The consequences of loss, be it on the battlefield or after, has a generational impact on the families who endure these deaths. That point was driven home to me early in my career when I wrote about a fighter ace who died at the end of World War II. His wife was destroyed by his loss and the family was forever scarred by his death. It led to dysfunction and fifty years of pain, alcoholism and mental illness. His brother, who also served, blamed himself for his brother’s death in 1945 and took his own life in 1975. I remember writing the end of that story, sobbing as I recounted how everything in his family broke after the fighter ace’s death. It was never whole again.
When I moved to my little town in Oregon in 1994, I discovered one of our neighbors had lost her husband during WWII. She raised a daughter alone, never remarried and lived a silent, desperately lonely life as a recluse. The death of her loved one caused her to disengage from almost everyone around her.
More recently, I’ve been researching another ace whose loss had a similarly catastrophic effect on his family. Once highly regarded and politically connected, his family slipped into financial insolvency, abuse and chaos as his widow married and remarried five times. Who can ever fill the void of the loss of one’s true love?

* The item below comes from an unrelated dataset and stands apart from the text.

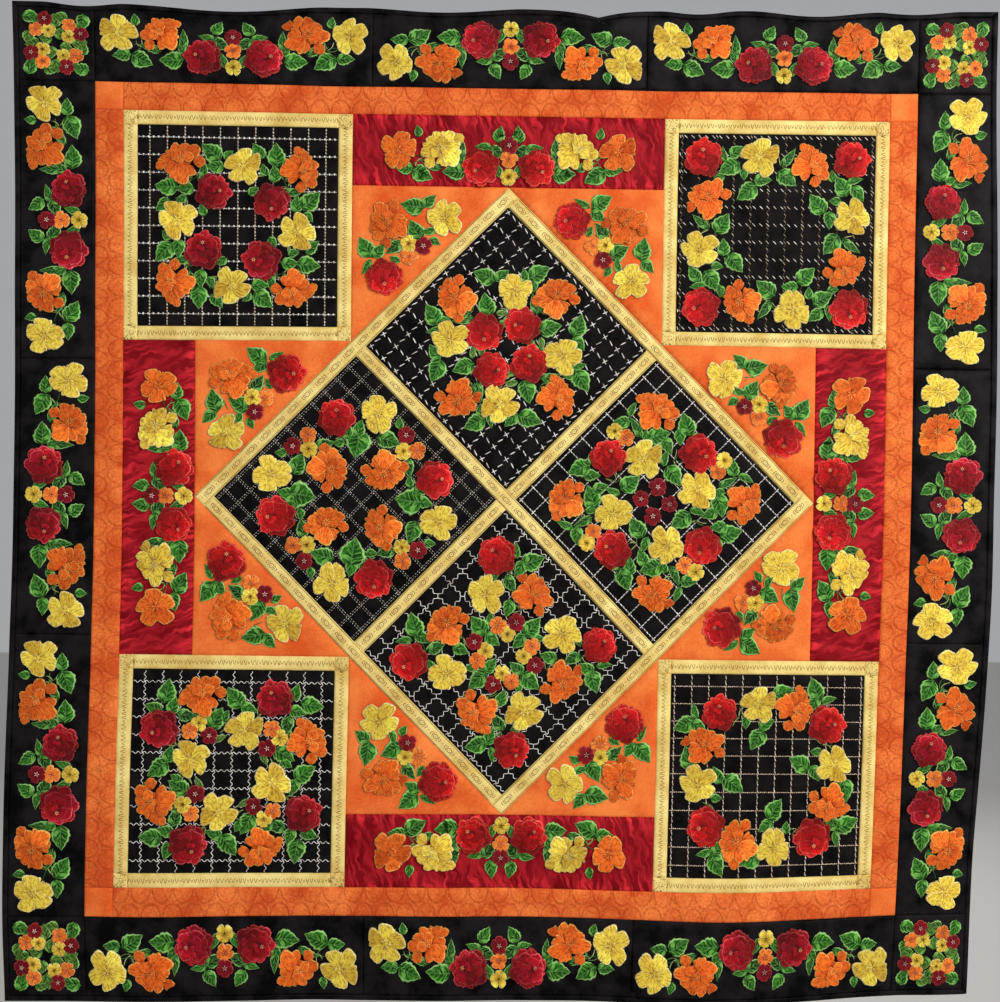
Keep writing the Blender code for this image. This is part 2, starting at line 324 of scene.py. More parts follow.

These are all human costs of war; ones that rarely makes the history books as they are difficult to face and discuss. But we need to have a conversation about them, because it is an after-effect of every war this country has fought. Before we send our men and women into battle, our nation’s leaders must recognize the long-term effect it will have on some of the families and communities that send their loved ones off to war. It must be a factor when deciding whether or not the crisis at hand merits the use of force. Once the decision is made to send in the troops, we must have in place a better and more robust structure to support those who return home. In the last sixteen years of war, we have a spotty record at best of doing that, and the toll has been a heavy one as a result.
So this weekend, while we honor those who have fallen in battle, I will take a moment and give thought and prayer to those families who have lived the nightmare of loss and know the shattering moment when the contact team arrives on their doorstep. Their loved one gone, their lives destroyed—rebuilding and finding a new sense of normalcy among such grief is a monumentally difficult task.
This weekend, I’ll remember what I’ve learned these past twenty-seven years of the post-war deaths that wrought such pain to the families I have met. Just don’t tell me their loved ones were not combat casualties. The only difference I see is that it took longer for the war to claim their lives. I hope you will join me in remembering these forgotten combat veterans as well.